#### [Exercise prompt]
Go through the entries below and count the lines holding the word "Blender". Reply with only the number, please.

....

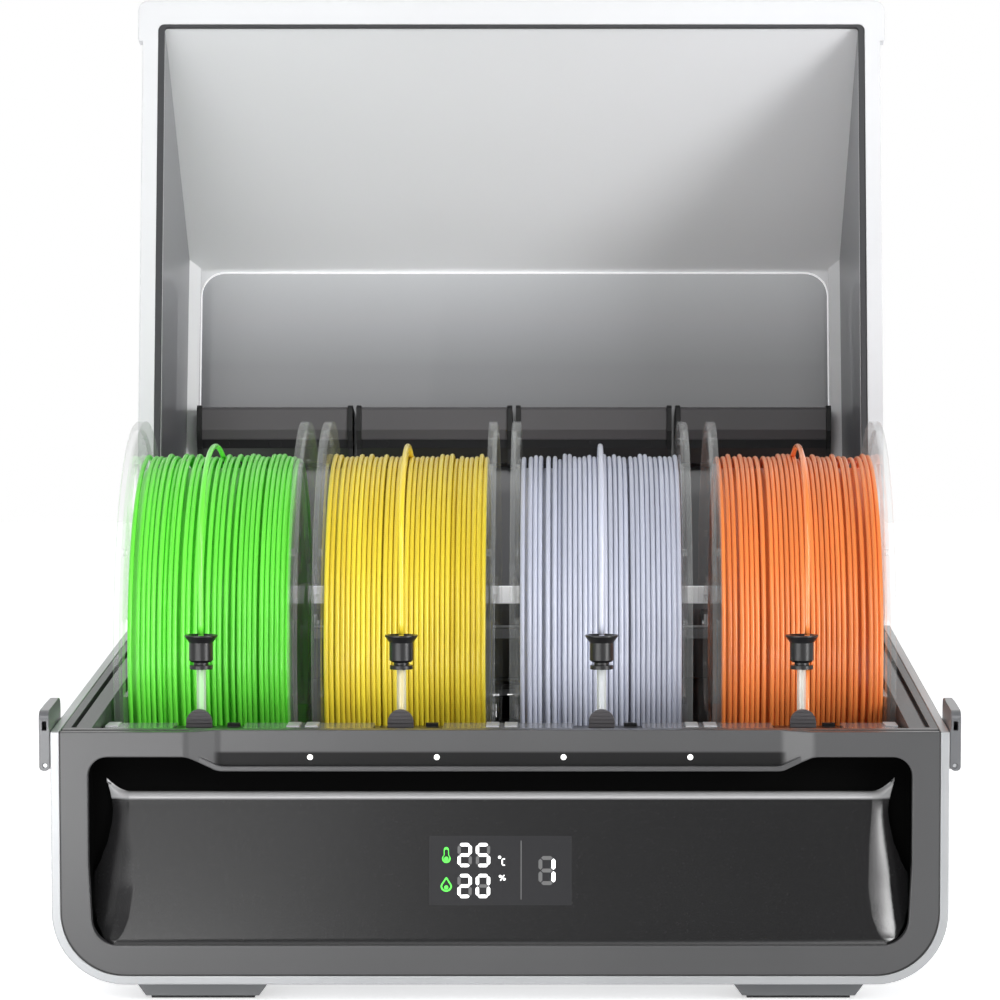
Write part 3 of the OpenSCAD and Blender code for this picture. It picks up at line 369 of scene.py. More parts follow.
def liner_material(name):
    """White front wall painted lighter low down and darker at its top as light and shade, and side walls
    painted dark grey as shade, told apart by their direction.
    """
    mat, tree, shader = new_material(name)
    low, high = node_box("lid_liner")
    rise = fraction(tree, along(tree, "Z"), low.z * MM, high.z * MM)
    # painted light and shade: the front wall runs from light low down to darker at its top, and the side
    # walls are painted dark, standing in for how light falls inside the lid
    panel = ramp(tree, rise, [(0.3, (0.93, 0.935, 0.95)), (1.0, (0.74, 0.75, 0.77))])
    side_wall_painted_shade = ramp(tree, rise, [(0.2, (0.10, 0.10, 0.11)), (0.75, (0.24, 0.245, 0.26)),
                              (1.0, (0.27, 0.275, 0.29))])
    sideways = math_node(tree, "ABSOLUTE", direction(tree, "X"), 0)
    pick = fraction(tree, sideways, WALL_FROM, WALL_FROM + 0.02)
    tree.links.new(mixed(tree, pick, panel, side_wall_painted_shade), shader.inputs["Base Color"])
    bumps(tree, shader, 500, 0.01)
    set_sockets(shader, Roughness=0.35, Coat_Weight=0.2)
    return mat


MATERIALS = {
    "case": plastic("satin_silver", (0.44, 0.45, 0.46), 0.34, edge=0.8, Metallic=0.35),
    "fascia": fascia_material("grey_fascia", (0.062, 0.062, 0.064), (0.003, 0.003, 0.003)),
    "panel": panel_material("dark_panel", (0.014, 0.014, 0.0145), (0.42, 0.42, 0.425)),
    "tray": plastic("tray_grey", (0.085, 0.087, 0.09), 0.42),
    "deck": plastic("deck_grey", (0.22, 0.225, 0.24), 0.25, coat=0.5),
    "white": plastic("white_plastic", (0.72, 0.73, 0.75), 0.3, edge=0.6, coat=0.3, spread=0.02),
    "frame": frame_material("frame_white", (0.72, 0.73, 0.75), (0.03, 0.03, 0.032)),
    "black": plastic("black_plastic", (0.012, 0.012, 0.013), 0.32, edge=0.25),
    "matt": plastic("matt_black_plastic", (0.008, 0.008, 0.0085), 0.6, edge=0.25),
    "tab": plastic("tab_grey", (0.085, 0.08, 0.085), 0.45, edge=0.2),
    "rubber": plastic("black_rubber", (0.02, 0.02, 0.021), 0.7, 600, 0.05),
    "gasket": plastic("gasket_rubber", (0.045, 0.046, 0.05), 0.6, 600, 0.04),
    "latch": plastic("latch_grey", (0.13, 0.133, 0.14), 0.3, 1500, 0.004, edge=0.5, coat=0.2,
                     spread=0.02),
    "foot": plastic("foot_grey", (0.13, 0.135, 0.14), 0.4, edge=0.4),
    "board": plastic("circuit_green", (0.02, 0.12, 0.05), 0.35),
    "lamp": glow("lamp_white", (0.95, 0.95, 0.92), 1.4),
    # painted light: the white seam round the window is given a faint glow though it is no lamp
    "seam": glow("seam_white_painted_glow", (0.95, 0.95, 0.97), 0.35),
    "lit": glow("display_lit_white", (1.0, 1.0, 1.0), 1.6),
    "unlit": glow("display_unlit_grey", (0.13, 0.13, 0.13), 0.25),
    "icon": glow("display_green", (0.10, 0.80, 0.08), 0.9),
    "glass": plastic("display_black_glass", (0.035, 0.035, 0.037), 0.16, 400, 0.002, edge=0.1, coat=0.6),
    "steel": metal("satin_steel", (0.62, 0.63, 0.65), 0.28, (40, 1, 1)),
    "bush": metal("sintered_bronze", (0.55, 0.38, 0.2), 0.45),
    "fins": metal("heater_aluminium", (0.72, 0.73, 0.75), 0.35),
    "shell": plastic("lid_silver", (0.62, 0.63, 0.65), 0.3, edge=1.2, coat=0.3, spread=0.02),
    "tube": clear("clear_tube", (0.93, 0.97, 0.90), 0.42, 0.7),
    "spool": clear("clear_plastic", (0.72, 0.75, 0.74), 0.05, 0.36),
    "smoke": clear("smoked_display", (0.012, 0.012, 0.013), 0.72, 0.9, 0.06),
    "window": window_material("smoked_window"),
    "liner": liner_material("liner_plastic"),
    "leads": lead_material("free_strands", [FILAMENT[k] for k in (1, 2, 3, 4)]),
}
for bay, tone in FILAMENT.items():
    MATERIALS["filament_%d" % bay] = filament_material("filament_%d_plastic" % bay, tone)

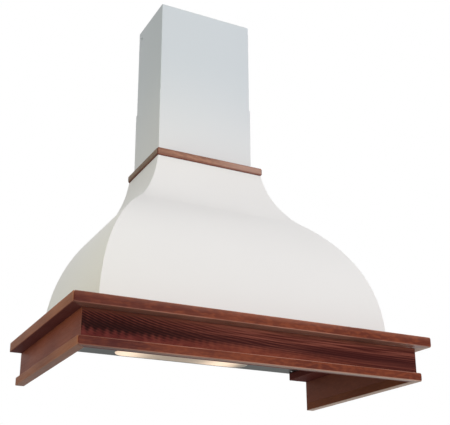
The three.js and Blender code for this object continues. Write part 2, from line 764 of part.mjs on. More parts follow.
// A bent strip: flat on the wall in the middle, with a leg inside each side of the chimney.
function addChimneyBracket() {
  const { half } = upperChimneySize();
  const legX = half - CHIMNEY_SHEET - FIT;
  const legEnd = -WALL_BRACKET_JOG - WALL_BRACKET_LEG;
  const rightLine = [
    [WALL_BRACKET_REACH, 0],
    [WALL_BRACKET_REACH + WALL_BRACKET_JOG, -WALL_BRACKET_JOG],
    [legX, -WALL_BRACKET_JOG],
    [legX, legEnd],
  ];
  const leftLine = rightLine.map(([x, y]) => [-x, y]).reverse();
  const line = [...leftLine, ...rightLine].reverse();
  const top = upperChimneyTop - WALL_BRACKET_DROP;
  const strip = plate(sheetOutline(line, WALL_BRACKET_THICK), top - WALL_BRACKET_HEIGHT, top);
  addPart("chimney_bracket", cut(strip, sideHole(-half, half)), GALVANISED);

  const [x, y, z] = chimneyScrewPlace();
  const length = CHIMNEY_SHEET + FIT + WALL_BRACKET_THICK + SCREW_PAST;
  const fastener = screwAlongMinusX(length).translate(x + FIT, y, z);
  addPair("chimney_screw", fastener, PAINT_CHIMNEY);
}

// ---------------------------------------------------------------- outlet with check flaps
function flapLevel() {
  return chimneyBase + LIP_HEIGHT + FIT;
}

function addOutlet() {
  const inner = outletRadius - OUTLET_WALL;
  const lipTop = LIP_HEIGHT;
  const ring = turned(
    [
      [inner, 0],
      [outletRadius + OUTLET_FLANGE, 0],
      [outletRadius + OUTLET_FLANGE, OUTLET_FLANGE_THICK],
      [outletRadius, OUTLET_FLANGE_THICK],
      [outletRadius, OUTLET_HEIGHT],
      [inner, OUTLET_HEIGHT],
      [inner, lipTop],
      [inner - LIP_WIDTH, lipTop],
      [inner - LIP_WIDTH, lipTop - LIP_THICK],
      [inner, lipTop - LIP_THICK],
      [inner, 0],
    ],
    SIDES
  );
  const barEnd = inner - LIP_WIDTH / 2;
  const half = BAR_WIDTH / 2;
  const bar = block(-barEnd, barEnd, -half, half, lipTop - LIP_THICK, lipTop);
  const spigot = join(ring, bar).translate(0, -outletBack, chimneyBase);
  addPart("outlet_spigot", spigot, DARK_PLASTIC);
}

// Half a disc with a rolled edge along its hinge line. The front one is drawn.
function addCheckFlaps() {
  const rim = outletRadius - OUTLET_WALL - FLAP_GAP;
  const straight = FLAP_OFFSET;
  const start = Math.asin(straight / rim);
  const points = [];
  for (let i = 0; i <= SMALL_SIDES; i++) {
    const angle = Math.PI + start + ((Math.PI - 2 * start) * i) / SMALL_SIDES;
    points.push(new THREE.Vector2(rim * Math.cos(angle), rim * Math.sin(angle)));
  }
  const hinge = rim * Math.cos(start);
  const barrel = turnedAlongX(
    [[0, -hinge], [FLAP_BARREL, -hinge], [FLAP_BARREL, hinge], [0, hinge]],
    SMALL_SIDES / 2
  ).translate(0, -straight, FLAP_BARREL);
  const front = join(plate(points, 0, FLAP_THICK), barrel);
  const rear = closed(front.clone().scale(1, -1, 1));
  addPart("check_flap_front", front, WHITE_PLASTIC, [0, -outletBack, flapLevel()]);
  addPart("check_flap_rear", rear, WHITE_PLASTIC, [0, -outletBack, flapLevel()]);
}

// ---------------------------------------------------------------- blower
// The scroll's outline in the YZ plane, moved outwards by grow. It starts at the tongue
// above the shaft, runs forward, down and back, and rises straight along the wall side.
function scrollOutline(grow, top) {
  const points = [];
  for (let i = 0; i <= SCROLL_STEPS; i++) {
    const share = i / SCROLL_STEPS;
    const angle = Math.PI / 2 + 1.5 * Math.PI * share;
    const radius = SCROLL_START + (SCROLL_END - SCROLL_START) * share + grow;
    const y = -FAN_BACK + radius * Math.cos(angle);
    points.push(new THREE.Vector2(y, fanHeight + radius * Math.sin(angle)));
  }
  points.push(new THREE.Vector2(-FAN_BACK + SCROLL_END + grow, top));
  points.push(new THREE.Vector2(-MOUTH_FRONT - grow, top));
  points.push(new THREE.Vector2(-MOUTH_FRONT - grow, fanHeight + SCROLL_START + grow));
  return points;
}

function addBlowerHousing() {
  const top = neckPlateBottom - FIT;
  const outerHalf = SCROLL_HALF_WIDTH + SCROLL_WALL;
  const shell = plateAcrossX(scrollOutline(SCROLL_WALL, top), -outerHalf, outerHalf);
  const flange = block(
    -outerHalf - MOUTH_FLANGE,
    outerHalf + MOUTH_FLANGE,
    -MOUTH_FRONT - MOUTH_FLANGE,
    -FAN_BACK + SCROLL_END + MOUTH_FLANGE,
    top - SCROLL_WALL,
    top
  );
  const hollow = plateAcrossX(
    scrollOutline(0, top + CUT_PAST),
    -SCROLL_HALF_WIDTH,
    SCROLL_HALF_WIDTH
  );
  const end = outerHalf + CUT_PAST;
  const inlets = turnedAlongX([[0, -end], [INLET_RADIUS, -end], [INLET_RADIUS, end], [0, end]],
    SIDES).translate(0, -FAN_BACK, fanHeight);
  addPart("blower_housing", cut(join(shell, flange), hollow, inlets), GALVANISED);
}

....

#### [Answer to the task]
2